3.3.2. Backwards incompatible schema changes

In the case where a schema migration is not backwards compatible, such as in the form of ALTER TABLE my_table DROP my_column, the reverse problem exists:

During a deployment:

  • At time t=0, old schema, old code serves traffic; all good.

  • At time t=1, new schema, old code serves traffic: 500 server errors as the old code is still active, bit columns or tables have been deleted, so old queries of SELECT x from my_table cause exceptions / HTTP 5xx results.

    • In the worst deployment scenario, this could raise an alarm and lead operators or automation to stop the deployment or roll back; but that doesn’t solve the issue, 500s will continue being thrown until the new code is deployed.

  • At time t=2, new schema, old code AND new code serve traffic: partial 500s (all traffic still serves by old code)

  • At time t=3, new schema, new code serves traffic: all good again. What to do about backwards incompatible schema changes

Options from most to least desirable:

  • Never make backwards-incompatbile changes to the database schema :)

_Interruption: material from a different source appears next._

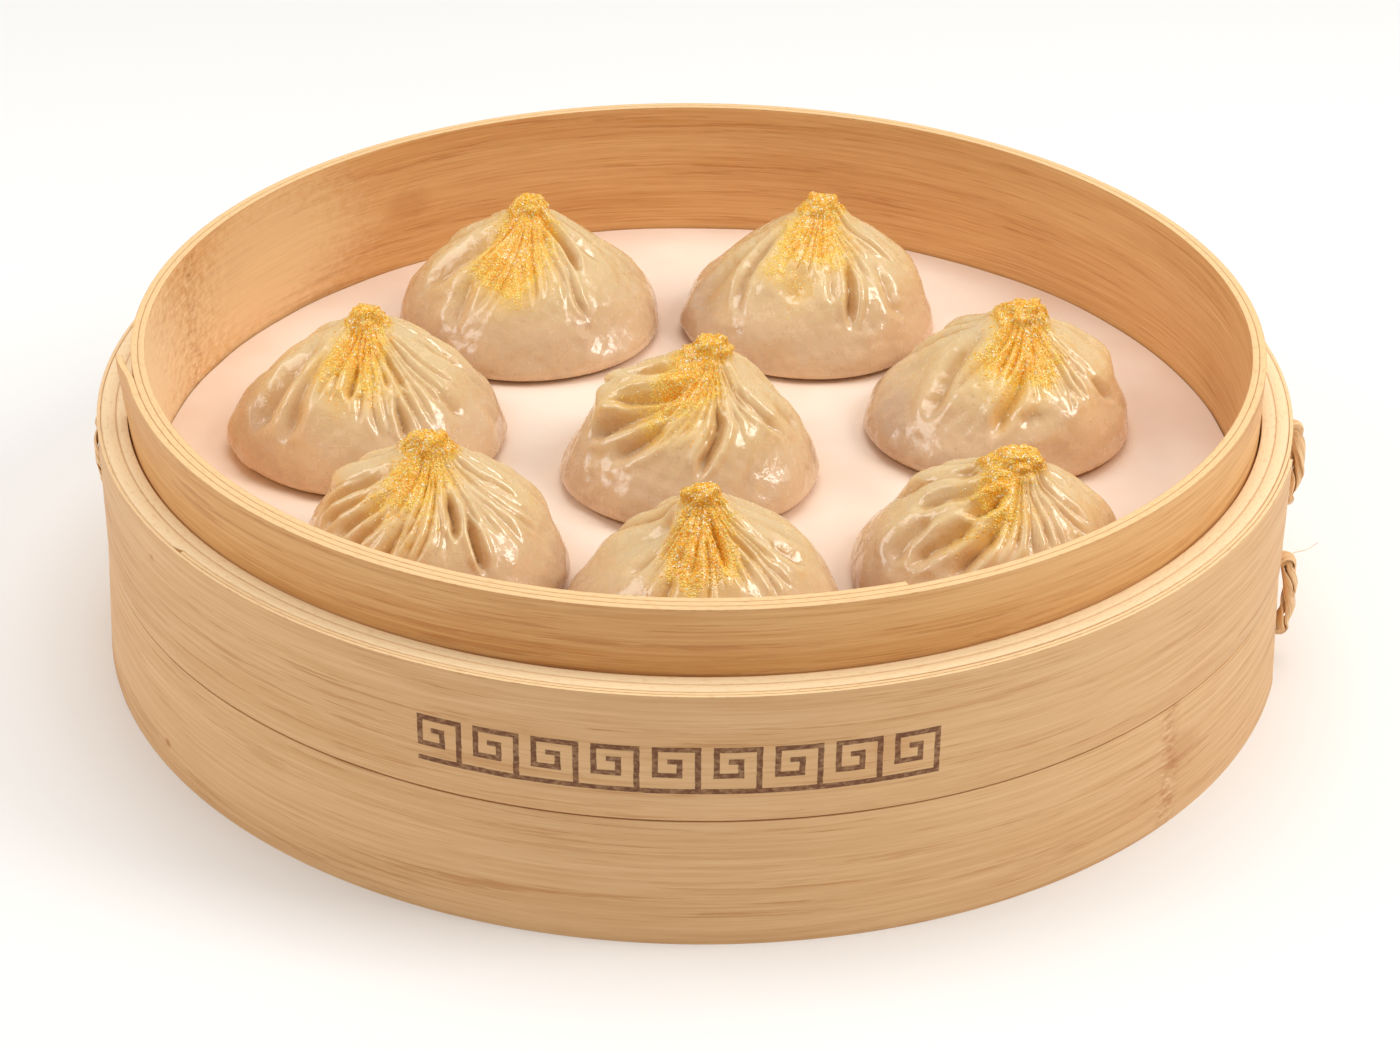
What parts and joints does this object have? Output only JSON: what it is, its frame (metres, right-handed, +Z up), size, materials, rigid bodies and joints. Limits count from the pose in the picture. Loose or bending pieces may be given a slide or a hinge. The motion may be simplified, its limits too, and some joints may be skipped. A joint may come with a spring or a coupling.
{
  "type": "xiaolongbao soup dumplings in a bamboo steamer tier",
  "caption": "Open round bamboo steamer tier with pleated soup dumplings on its paper liner, each twisted shut at the top and dusted with gold flakes.",
  "frame": {"origin": "middle of the footprint, on the surface that the tier stands on", "axes": "+Z up through the tier, -Y towards the viewer of the picture, +X to the viewer's right"},
  "size_m": [0.234, 0.2308, 0.0615],
  "materials": {
    "bamboo": "smooth pale split bamboo with fine lengthwise fibres, lightly oiled",
    "bamboo_inside": "warm orange-tan bamboo strip, satin, darker from steam",
    "cane": "dry twisted cane, matt, slightly frayed",
    "paper": "soft thin steaming paper, matt, faintly creased",
    "skin": "wet translucent steamed dough, glossy, browner low down where the filling shows",
    "gold": "edible gold dust and leaf flakes, bright and broken"
  },
  "bodies": {
    "root": {"inner_hoop": "bamboo_inside", "lath_inner": "bamboo", "lath_outer": "bamboo", "upper_band": "bamboo", "lower_band": "bamboo", "floor_ring": "bamboo_inside", "rib_1": "bamboo_inside", "rib_2": "bamboo_inside", "rib_3": "bamboo_inside", "slat_01": "bamboo_inside", "slat_02": "bamboo_inside", "slat_03": "bamboo_inside", "slat_04": "bamboo_inside", "slat_05": "bamboo_inside", "slat_06": "bamboo_inside", "slat_07": "bamboo_inside", "slat_08": "bamboo_inside", "slat_09": "bamboo_inside", "slat_10": "bamboo_inside", "slat_11": "bamboo_inside", "slat_12": "bamboo_inside", "slat_13": "bamboo_inside", "paper_liner": "paper", "lashing_left": "cane", "lashing_right_upper": "cane", "lashing_right_lower": "cane", "lashing_back": "cane", "dumpling_1": "skin", "dumpling_2": "skin", "dumpling_3": "skin", "dumpling_4": "skin", "dumpling_5": "skin", "dumpling_6": "skin", "dumpling_7": "skin", "dumpling_8": "skin"}
  },
  "joints": []
}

  • Do changes in a two-step process:

    • First make a change that stops the code from using queries involving my_column or my_table (assuming you wish to remove those), and deploy this all the way across all of your environments (staging, prod, customers, …).

    • After all deployments have gone through (this can take weeks or months), do the schema change removing that column or table from the database. Often there is no urgency with removal of data, so it’s fine to do this e.g. 6 months later.

  • Do changes in a one-step process, but accept partial service interruption for several minutes up to a few hours, accept communication overhead across teams to warn them about upcoming interruption or explain previous interruption; accept communication and documentation to warn all operators deploying that or a future version of the code, and accept some amount of frustration that may arise from a lack of said communication and understanding of what is happening.